YOUR TASK =
Print the lines beginning with the one that contains "bake_transform(soft[end])" and ending with the one that contains "bake_transform(latch[end])", exactly, both included, and no other lines.

[Lines of data]
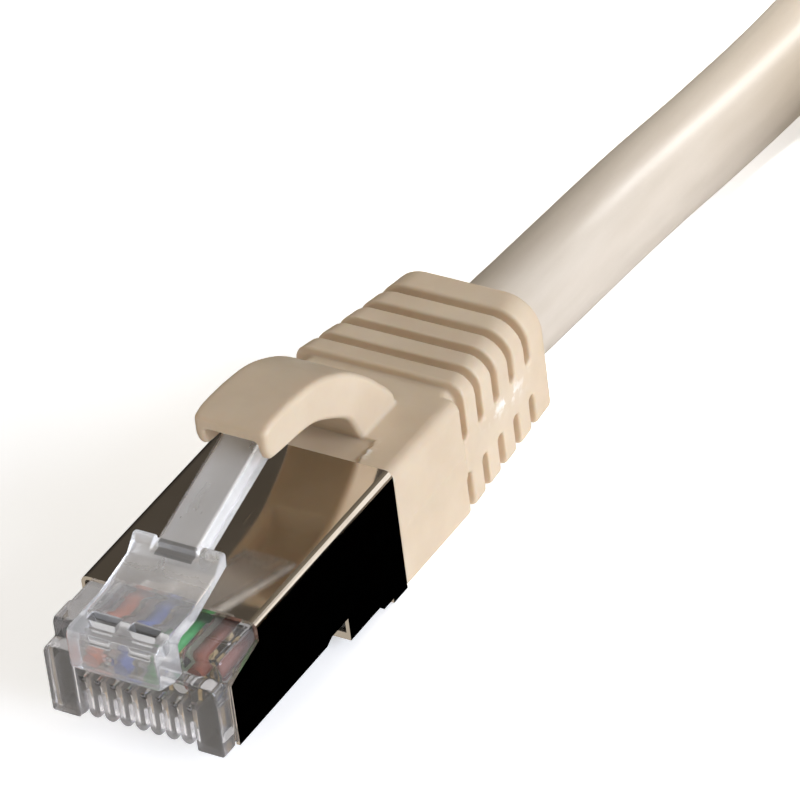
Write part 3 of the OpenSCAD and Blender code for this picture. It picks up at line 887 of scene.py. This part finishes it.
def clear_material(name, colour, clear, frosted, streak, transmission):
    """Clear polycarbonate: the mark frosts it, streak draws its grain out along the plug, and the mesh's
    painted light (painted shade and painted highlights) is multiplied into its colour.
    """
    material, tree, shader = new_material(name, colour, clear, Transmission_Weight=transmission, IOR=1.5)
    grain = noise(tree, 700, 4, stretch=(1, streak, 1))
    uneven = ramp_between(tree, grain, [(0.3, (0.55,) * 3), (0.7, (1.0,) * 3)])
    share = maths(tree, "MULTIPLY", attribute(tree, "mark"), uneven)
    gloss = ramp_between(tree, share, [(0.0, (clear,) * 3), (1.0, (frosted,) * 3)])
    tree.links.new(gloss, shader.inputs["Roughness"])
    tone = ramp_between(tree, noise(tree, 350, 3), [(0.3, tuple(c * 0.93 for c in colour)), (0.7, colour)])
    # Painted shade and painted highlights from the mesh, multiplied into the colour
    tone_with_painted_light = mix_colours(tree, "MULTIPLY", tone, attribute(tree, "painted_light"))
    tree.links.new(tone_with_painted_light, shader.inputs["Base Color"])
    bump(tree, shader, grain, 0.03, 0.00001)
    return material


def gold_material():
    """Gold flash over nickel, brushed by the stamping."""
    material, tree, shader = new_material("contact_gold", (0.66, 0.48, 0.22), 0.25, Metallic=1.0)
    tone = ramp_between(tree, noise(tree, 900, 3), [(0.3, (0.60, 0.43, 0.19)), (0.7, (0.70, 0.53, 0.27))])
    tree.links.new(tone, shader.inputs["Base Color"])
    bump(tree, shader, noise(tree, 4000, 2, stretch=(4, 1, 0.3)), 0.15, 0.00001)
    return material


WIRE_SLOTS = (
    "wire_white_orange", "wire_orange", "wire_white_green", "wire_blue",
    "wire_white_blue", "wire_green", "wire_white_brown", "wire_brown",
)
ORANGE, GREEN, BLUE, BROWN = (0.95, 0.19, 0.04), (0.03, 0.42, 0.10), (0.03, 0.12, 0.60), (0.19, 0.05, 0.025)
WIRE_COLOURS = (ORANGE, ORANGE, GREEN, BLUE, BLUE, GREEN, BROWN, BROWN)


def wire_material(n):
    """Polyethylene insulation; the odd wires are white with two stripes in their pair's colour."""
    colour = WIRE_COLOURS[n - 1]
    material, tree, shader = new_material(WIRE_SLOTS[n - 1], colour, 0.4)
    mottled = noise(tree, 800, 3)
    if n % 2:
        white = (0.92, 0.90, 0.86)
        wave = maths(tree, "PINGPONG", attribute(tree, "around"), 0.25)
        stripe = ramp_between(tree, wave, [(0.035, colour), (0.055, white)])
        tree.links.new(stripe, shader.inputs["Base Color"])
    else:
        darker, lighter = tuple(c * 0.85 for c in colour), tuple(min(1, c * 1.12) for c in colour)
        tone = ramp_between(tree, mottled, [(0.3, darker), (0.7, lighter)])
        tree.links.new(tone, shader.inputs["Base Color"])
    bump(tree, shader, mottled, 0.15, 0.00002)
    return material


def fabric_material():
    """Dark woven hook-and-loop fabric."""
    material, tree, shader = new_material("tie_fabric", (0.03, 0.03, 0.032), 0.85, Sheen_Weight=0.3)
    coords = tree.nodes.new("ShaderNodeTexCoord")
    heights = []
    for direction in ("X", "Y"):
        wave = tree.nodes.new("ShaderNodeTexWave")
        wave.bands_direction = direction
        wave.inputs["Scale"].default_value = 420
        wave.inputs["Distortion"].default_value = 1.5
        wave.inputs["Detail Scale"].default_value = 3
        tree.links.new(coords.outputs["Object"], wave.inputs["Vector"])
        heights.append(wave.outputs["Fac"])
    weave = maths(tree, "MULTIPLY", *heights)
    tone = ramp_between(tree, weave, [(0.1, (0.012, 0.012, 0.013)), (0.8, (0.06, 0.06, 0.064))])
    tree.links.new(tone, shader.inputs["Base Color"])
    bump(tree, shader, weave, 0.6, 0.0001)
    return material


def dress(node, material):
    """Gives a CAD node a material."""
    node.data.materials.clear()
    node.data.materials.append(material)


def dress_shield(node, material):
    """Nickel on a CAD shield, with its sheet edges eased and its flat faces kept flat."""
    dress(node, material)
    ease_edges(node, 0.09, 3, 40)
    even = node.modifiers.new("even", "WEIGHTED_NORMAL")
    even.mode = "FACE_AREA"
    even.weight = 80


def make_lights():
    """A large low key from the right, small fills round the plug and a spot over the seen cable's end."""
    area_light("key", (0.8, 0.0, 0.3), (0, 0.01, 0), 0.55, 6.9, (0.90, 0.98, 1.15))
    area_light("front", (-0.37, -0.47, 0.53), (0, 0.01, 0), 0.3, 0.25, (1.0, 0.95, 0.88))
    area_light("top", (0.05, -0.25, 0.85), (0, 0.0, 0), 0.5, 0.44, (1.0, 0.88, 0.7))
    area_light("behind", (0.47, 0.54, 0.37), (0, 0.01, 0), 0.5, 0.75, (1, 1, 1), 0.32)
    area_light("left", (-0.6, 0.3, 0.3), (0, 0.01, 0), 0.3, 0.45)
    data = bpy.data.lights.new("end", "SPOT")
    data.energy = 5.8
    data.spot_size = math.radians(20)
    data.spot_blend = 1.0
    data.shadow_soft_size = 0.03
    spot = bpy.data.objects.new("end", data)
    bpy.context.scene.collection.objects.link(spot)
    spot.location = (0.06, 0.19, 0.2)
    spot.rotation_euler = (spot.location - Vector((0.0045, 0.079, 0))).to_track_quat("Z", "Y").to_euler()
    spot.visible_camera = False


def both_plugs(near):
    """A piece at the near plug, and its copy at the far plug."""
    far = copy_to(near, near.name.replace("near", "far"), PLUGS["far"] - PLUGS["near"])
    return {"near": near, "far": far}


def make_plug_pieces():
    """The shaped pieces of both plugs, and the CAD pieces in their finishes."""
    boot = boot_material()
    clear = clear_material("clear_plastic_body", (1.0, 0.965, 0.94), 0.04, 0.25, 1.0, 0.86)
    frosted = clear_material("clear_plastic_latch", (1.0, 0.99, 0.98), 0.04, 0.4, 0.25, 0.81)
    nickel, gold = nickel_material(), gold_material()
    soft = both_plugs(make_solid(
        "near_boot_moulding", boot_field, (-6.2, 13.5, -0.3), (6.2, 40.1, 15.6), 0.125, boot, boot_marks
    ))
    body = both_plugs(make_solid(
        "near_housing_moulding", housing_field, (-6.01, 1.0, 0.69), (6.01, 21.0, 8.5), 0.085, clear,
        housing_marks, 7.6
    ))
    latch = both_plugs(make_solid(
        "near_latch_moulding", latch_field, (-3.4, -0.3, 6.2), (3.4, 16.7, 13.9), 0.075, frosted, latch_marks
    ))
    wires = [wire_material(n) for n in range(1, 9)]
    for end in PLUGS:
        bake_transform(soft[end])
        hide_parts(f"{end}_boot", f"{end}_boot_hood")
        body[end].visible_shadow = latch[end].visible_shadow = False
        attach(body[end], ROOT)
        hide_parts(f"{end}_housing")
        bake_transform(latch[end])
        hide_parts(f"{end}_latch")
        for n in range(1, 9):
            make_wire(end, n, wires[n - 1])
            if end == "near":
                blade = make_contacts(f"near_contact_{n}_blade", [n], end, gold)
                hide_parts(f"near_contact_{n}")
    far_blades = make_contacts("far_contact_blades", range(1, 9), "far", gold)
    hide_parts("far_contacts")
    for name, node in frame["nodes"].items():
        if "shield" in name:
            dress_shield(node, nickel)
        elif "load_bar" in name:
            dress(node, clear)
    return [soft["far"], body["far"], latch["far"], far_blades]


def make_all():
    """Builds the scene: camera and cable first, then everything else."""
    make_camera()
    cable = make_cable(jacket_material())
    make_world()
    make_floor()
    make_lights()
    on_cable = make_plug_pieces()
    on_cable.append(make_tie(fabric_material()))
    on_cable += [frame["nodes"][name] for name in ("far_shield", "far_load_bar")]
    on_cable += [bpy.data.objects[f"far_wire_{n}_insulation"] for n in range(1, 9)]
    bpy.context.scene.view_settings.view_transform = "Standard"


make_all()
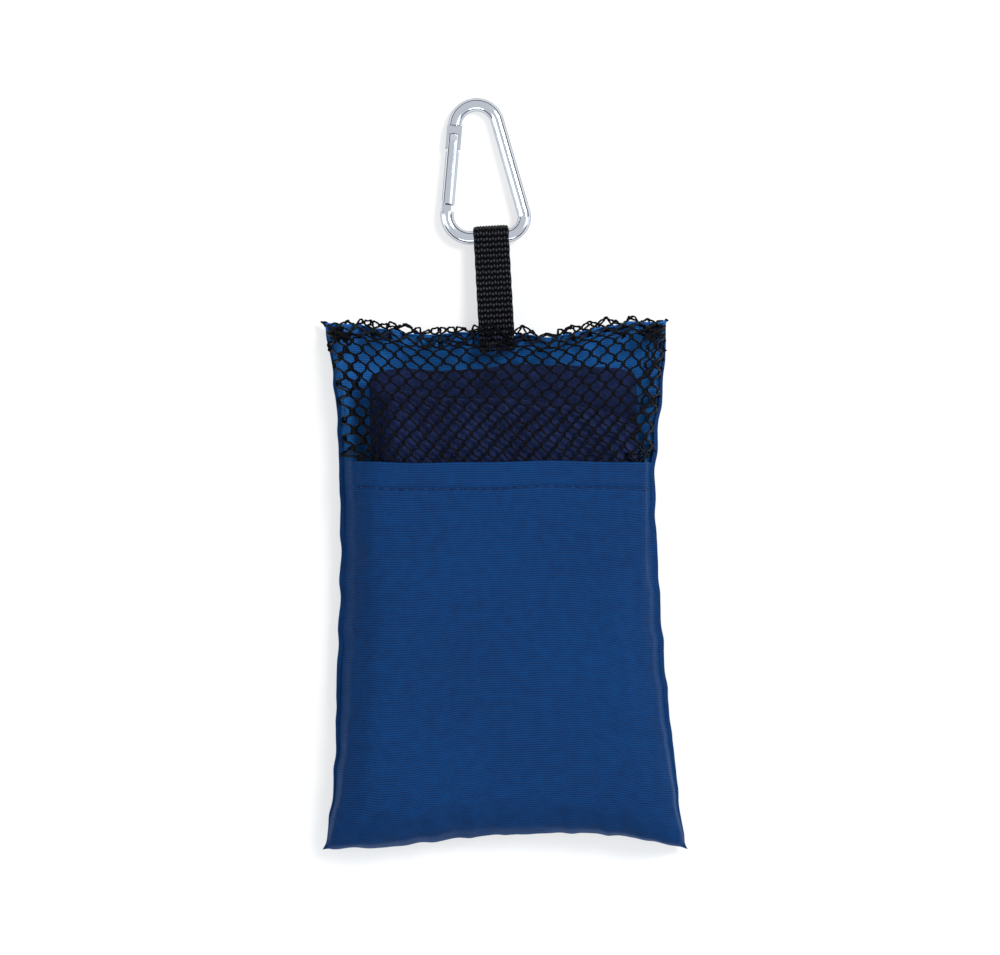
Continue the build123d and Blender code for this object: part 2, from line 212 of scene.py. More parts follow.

RESULT =
        bake_transform(soft[end])
        hide_parts(f"{end}_boot", f"{end}_boot_hood")
        body[end].visible_shadow = latch[end].visible_shadow = False
        attach(body[end], ROOT)
        hide_parts(f"{end}_housing")
        bake_transform(latch[end])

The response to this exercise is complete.